Activation and fulfilment
Of course it’s only through exposure to the market that an asset begins to return value. By providing individual or collaborative tools that enable assets – in the form of campaign or collateral executions – to be rapidly developed and customised to meet particular market requirements is a key benefit you should expect a brand centre to bring. However, balancing flexibility (and speed) with accuracy and consistency requires the creation of rules-based templates. This is a service usually best done ‘by hand’ to ensure accurate brand expression across the widest number of possible outputs. Once a template has been made it allows an exactly appropriate degree of adaptation. Automated artwork and web-to-print exercises above and below the line then become both efficient and effective options, enabling non-graphics people to turn out localised work that is true to the original idea. From within the brand centre, output channels can be client specified or determined from within a marketplace of suppliers using standard bidding procedures. For above the line advertising, colour and size specifications for publications come as standard, and an increasing array of collaboration tools for media buying and copy scheduling are beginning to find their way into the previously hidden depths of those processes.

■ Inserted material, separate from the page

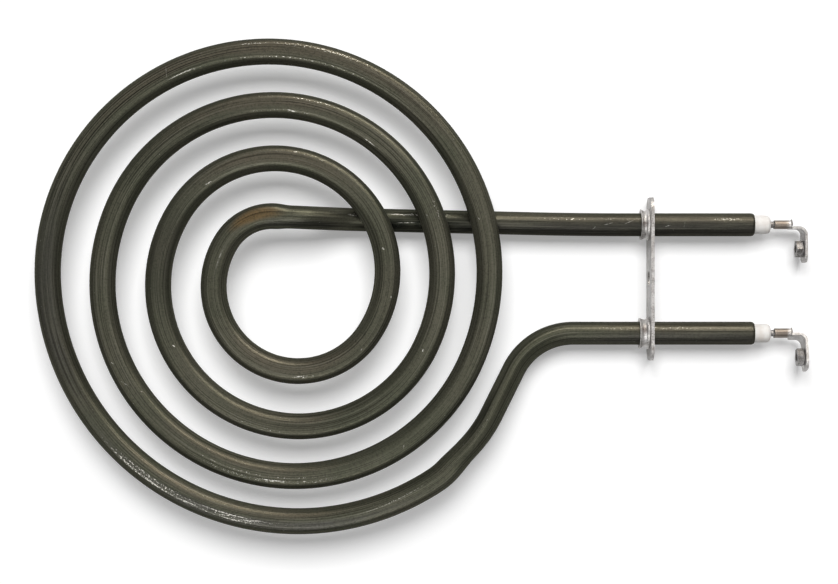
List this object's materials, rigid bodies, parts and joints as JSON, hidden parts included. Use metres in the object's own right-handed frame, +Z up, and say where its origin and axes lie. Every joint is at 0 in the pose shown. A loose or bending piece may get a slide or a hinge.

A world away from print, the brand centre is equally confident in handling the moving image. With bandwidth constraints finally disappearing in almost every market, and transcoding software offering ever-faster in-line processing, the automated production and delivery of TV assets is now a reality. Combine this with some staggering advances in tagging technology and we can expect a wholesale rediscovery of the value that lies locked up in the hours of video material gathering dust on tapes and disks scattered around every marketing department in the world. Significant changes are on the horizon too for the way that digital outdoor, mobile and online advertising are processed, adapted and delivered – all from within a client controlled brand centre.
Up and down the chain
Good brand centres are a catalyst and a conduit enabling brands to make better use of existing channels and to take advantage of the enormous opportunities that new communication channels provide. By minimising or removing the obstacles presented by a habituated reliance on varying degrees of redundant process, they extend the direct operating or oversight range of the brand owner much further up and down the marketing supply chain. In its full form, the brand centre closes a virtuous circle that embraces planning and creative origination, storage, adaptation and supply, and performance analysis. It provides a unique vantage point from which any brand owner can ensure that their assets generate sustained value.